### TASK BRIEF:
Please copy all the lines that follow, word for word.

### INFORMATION SUPPLIED:
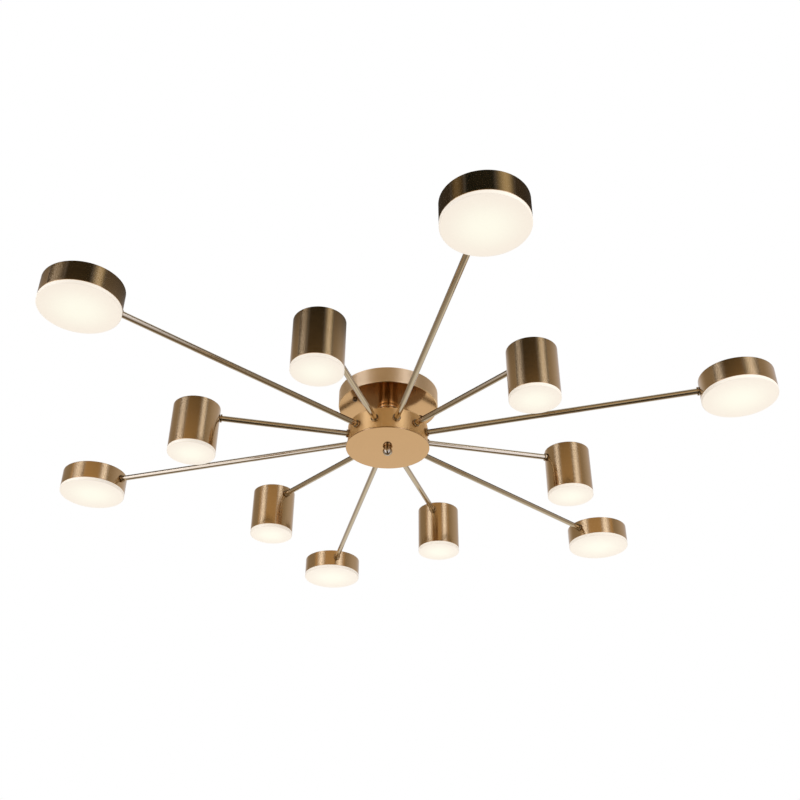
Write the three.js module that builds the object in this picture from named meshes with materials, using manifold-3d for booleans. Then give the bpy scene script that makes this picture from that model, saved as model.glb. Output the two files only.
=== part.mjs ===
// Semi-flush ceiling light with radial arms. Long arms carry flat disc heads, and the
// short arms between them carry cylinder heads. Each head is a metal shade with an LED
// board and an opal diffuser. Every arm runs into one round hub, which hangs on a hollow
// threaded rod and a short stem below a ceiling canopy.
//
// Millimetres, +Z up. The origin is the middle of the ceiling plane, so the whole light
// hangs below z = 0.

import * as THREE from 'three';
import { mergeVertices } from 'three/addons/utils/BufferGeometryUtils.js';
import Module from 'manifold-3d';

const wasm = await Module();
wasm.setup();

// ---------------------------------------------------------------- driving dimensions

const seatGap = 0.3; // between a piece and the face that it seats on
const fitGap = 0.3; // all round a shaft, spigot or thread in its hole
const cutterRoom = 1; // how far a cutter runs past the face that it opens

const canopyDiameter = 164;
const canopyHeight = 27;
const canopyWall = 1.2;
const canopyEdge = 2; // rounding of the lower edge

const crossbarWidth = 25;
const crossbarThickness = 2;
const crossbarEndRoom = 8; // from either end to the inside of the canopy
const slotLength = 26;
const slotWidth = 5;
const slotMiddle = 36; // from the centre of the bar to the middle of a slot

const screwDiameter = 4;
const screwHeadDiameter = 8;
const screwHeadHeight = 2.6;
const screwHeadEdge = 1.2;
const screwEdgeDistance = 12; // from the end of the crossbar to a canopy screw

const driverLength = 88;
const driverWidth = 32;
const driverHeight = 20;
const driverChamfer = 1.5;
const driverWallRoom = 1.5; // from the corners of the driver to the canopy wall
const terminalLength = 16; // lower end of the driver, with the screw terminals
const terminalHeight = 12;

const rodDiameter = 10;
const rodBore = 6;
const rodNutWidth = 17; // across the corners
const rodNutHeight = 5;

const stemDiameter = 32;
const stemWall = 1.5;
const stemLength = 38; // visible height between the canopy and the hub
const collarDiameter = 36; // seat ring between the stem and the canopy
const collarHeight = 5;
const collarFloor = 2;
const collarEdge = 1;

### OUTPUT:
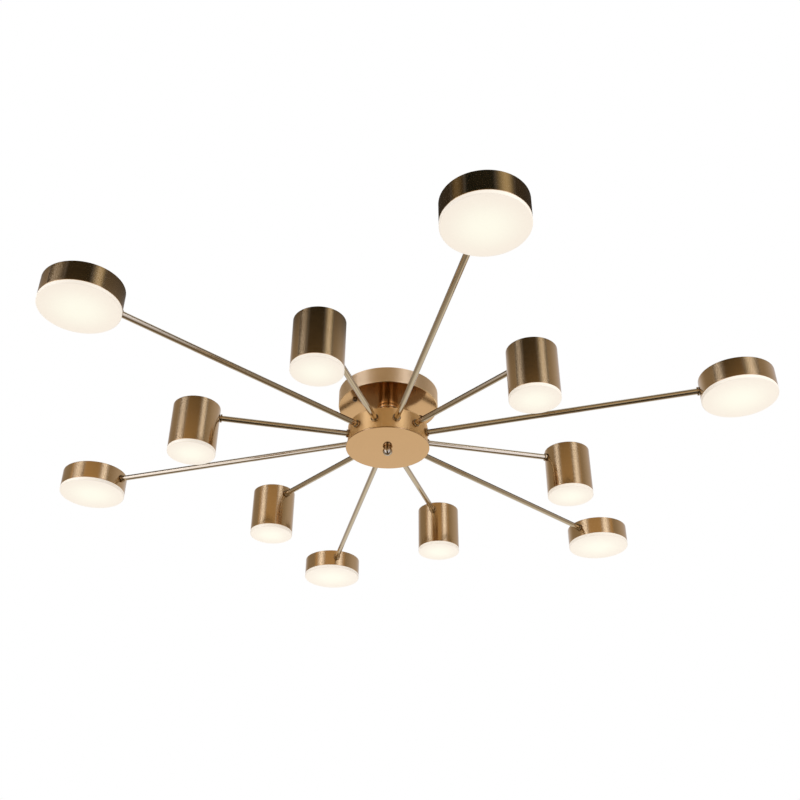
Write the three.js module that builds the object in this picture from named meshes with materials, using manifold-3d for booleans. Then give the bpy scene script that makes this picture from that model, saved as model.glb. Output the two files only.
=== part.mjs ===
// Semi-flush ceiling light with radial arms. Long arms carry flat disc heads, and the
// short arms between them carry cylinder heads. Each head is a metal shade with an LED
// board and an opal diffuser. Every arm runs into one round hub, which hangs on a hollow
// threaded rod and a short stem below a ceiling canopy.
//
// Millimetres, +Z up. The origin is the middle of the ceiling plane, so the whole light
// hangs below z = 0.

import * as THREE from 'three';
import { mergeVertices } from 'three/addons/utils/BufferGeometryUtils.js';
import Module from 'manifold-3d';

const wasm = await Module();
wasm.setup();

// ---------------------------------------------------------------- driving dimensions

const seatGap = 0.3; // between a piece and the face that it seats on
const fitGap = 0.3; // all round a shaft, spigot or thread in its hole
const cutterRoom = 1; // how far a cutter runs past the face that it opens

const canopyDiameter = 164;
const canopyHeight = 27;
const canopyWall = 1.2;
const canopyEdge = 2; // rounding of the lower edge

const crossbarWidth = 25;
const crossbarThickness = 2;
const crossbarEndRoom = 8; // from either end to the inside of the canopy
const slotLength = 26;
const slotWidth = 5;
const slotMiddle = 36; // from the centre of the bar to the middle of a slot

const screwDiameter = 4;
const screwHeadDiameter = 8;
const screwHeadHeight = 2.6;
const screwHeadEdge = 1.2;
const screwEdgeDistance = 12; // from the end of the crossbar to a canopy screw

const driverLength = 88;
const driverWidth = 32;
const driverHeight = 20;
const driverChamfer = 1.5;
const driverWallRoom = 1.5; // from the corners of the driver to the canopy wall
const terminalLength = 16; // lower end of the driver, with the screw terminals
const terminalHeight = 12;

const rodDiameter = 10;
const rodBore = 6;
const rodNutWidth = 17; // across the corners
const rodNutHeight = 5;

const stemDiameter = 32;
const stemWall = 1.5;
const stemLength = 38; // visible height between the canopy and the hub
const collarDiameter = 36; // seat ring between the stem and the canopy
const collarHeight = 5;
const collarFloor = 2;
const collarEdge = 1;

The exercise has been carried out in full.